It would be interesting to see this kind of test with probes from different manufacturer, like Tek.
Not exactly the same kind of test. Look at the attached waveforms:
Both were simultaneously acquired at the very same test point, a real world signal (gate drive to a power MOSFET)
Red trace is one of these:
http://www.tek.com/isolated-measurement-systems (the 500MHz BW version), connected by the provided probe accessory to the DUT (coaxial cable, shield to MOSFET source, signal was run through a SMB connector soldered directly to PCB)
Blue trace is a Yokogawa branded 100MHz diff probe, with the two attached test leads clipped to the source and gate pin of the MOSFET
The ringing visible at the lead-out of the pulse is at 39MHz, well within the specified BW of the diff probe. BW limiting the tek probe to 250MHz didn't change a thing, next available BW limit was 20MHz, the ringing was gone (as expected).
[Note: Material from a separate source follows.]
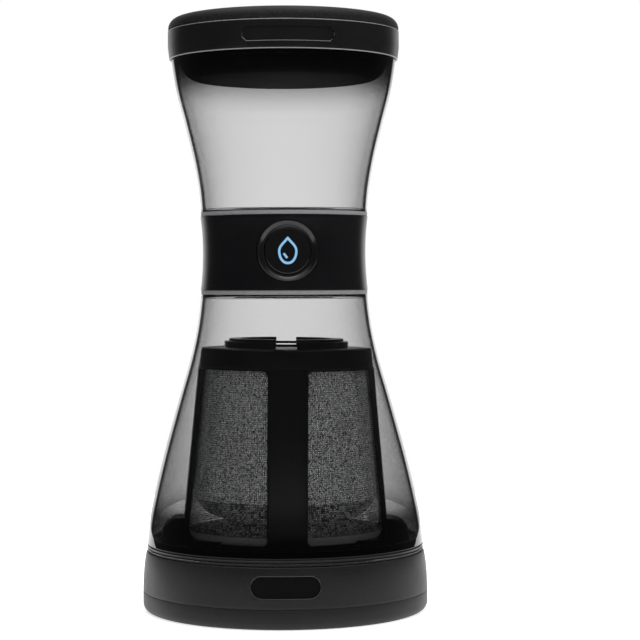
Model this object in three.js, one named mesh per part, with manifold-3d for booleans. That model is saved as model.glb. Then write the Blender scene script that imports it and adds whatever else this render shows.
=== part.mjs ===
// Cold brew coffee maker in the shape of an hourglass, in millimetres, +Z up.
// The origin is the middle of the foot ring's underside, and the push button faces -Y.
// From the floor up: base with its plug and the coffee filter, brew chamber, valve collar,
// serving chamber, and a lid that is also the foot when the brewer is turned over to drain.

import * as THREE from "three";
import { mergeVertices } from "three/addons/utils/BufferGeometryUtils.js";
import Module from "manifold-3d";

const wasm = await Module();
wasm.setup();

// Clearances, overruns and counts of facets
const gap = 0.3; // between pieces that rest on each other or slide in each other
const screwGap = 0.5; // round the screwed ends, where one piece turns inside another
const overrun = 1; // how far a cutter runs past the faces that it leaves
const plaqueEnd = 1; // least height of a plaque at its rounded ends
const turnSteps = 32; // round the large turned pieces
const innerSteps = 24; // round the strainer cup and the flat gaskets
const buttonSteps = 24; // round the button and its ring
const valveSteps = 12; // round the spool, its seals and its bore
const arcSteps = 3; // along each rounding of an outline
const patchSteps = 5; // across a window or plaque that is bent round a wall

// Foot ring of soft rubber
const footHeight = 10.9;
const footWidth = 13.5;
const footRound = 4.5;

// Base cap: a cup with a stepped floor that screws onto the brew chamber
const baseWall = 2; // of the rim, round the chamber's screw
const baseLean = 2; // how much wider the foot is than the rim
const baseBelly = 1.8; // pulls the side outwards on its way to the rim
const baseBellyShare = 0.66; // of the base's height, where the belly pulls
const baseHeight = 22.4;
const baseFloor = 3;
const baseRecess = 3; // height of the middle of the underside above the table
const basePlaqueWidth = 36.7;
const basePlaqueHeight = 11.4;
const basePlaqueShare = 0.513; // of the base's height, up to the plaque's middle
const plaqueDepth = 0.8;

// Brew chamber
const brewScrewRadius = 75;
const brewScrewSeat = 0.6; // between the screw's end and the plug's foot
const brewLip = 2.2; // how far the lip on the base cap stands out from the screw
const brewLipHeight = 2.8;
const brewHeight = 139.1; // from the lip to the neck
const chamberWall = 2.4;

// Necks of both chambers, screwed into the collar
const neckRadius = 46.4;
const neckBand = 3.2; // solid glass ring next to the collar
const neckScrewInset = 4.8; // solid core between the screw and the back of the button's ring
const neckScrewWall = 3;
const neckFall = 1.5; // slope of the neck's floor towards its bore
const neckGasketHeight = 1.6;

// Base plug: closes the brew chamber from below and carries the filter
const plugWall = 3;
const plugDeck = 3;
const plugDeckRise = 0.8; // of the deck's top above the chamber's lip
const plugRimRise = 2.5;
const plugFootHeight = 2.2;
const plugSealGap = 1.5; // between the plug's side and the inside of the chamber's screw
const sealHeight = 3;
const sealDepth = 1.4;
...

As some of use were puzzled by this view (a reprensentative of Tek did a in-house demo of the Isovue probe), I verified the result by measuring the pulse using one of our old TPS2024 scopes (these have fully isolated inputs) - the same 39MHz ringng is visible with the same amplitude as the Isovue probe. Next I checked the BW of the diff probe using a signal generator. The result was quite the same as seen here by boborich, clearly related to the long input leads. Together with the input capacitance of the diff probe they form all kinds of antennas, resonant circuits and whatever, grossly varying the system (sig gen output impedance, leads, diff probe input impedance) frequency response above 50MHz.
So your usable BW of such kind of a diff probe heavily depends on the sources impedance and the test leads. For a defined frequency response above some 10s of MHz you'll have to use something like the Isovue probes.